Baltra Island (Isla Baltra) is a small island in the Galápagos Archipelago in Ecuador. It is a small flat island located near the center of the chain and includes Seymour Airport (GPS), originally established by the United States Air Force to help monitor and protect western access to the Panama Canal. Baltra is not part of the Galápagos National Park but some effort has been made to protect the local environment, including modernization of the airport and the reintroduction of the island's land iguanas.

==Names==
Baltra is a Spanish surname particularly common in Chile. Baltra Island was probably named after Lieutenant Humberto Baltra Opazo (1884–1950), a naval officer on board the Chilean naval corvette General Baquedano which visited Galapagos for 3 weeks in 1910 to conduct a hydrographical survey of the archipelago; Lieutenant Baltra was specifically tasked with surveying Baltra Island and the Itabaca Channel between it and Santa Cruz Island. The results of the Chilean survey were sent to the UK Hydrographic Office, where the name Baltra Island was incorporated into the British Admiralty’s publication “South America Pilot” in 1911. The name was then added to a revised edition of the Admiralty's Galapagos map (Chart #1375:Galapagos Islands surveyed by Captain FitzRoy, R.N. and the Officers of H.M.S. Beagle.) in 1920.

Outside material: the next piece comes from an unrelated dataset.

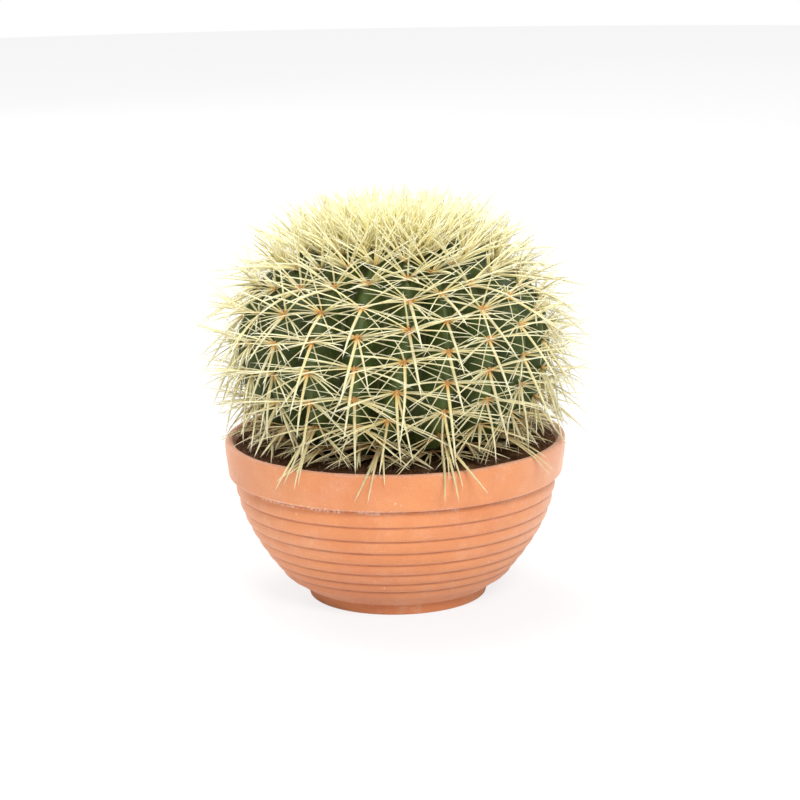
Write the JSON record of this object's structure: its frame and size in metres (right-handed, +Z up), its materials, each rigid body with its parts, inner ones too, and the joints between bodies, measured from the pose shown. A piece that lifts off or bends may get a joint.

The island is also known as South Seymour. It, North Seymour Island and the intervening islet of Mosquera were named “Seymours Isles” in 1845, in honour of George Francis Seymour, Commander-in-chief of the Pacific Station (1844–1847). This name was given by John James Onslow, captain of HMS Daphne (1838) which spent a month in Galapagos in February–March 1845.

==Geography==
Baltra was created by geological uplift.

==Flora==
Baltra is very arid and vegetation consists of salt bushes, prickly pear cactus and palo santo trees.

==Wildlife==
Baltra is not within the boundaries of the Galápagos National Park. The Galápagos land iguana is the subject of an active reintroduction campaign on the island. The American Captain G. Allan Hancock moved a population of the iguanas to North Seymour Island in the early 1930s ahead of the construction of the US air base on Baltra. The development of Baltra led to the local population's extinction by 1954 but the North Seymour colony thrived and became the breeding stock for the successful Charles Darwin Research Station captive breeding program in the 1980s. In the 1990s, the land iguanas were reintroduced to Baltra. As of 1997, the new colony comprised 97 iguanas, 13 of which were born on Baltra.

==Transport==

Seymour Airport was established by the United States Air Force during World War II. Aircraft stationed at Seymour patrolled the Eastern Pacific for Japanese and German submarines, particularly on the routes to the Panama Canal. The facilities were transferred to the government of Ecuador after the war. The old airfield and the foundations of buildings from the US base are still visible, but the field has been moved and modernized. Since 1986, air travel to the Galápagos has been shared with San Cristóbal Airport on San Cristóbal Island but private planes must fly to Seymour as it is the only airport with overnight facilities for planes. Seymour also continues service as a base for the Ecuadorian Air Force. The most recent modernization began in 2011 and was completed in 2013, after which ECOGAL, a subsidiary of the Argentinian Corporación América, will enjoy a 15-year concession to the location. ECOGAL has promoted the new airport as the "first ecological airport worldwide" due to various improvements to its energy consumption, rainwater recovery, waste recycling, and so on.

Visitors arriving at Seymour are driven by bus to two docks, one located by a small bay where tour boats await passengers, and the second the dock on the Itabaca Channel for the ferry to Santa Cruz.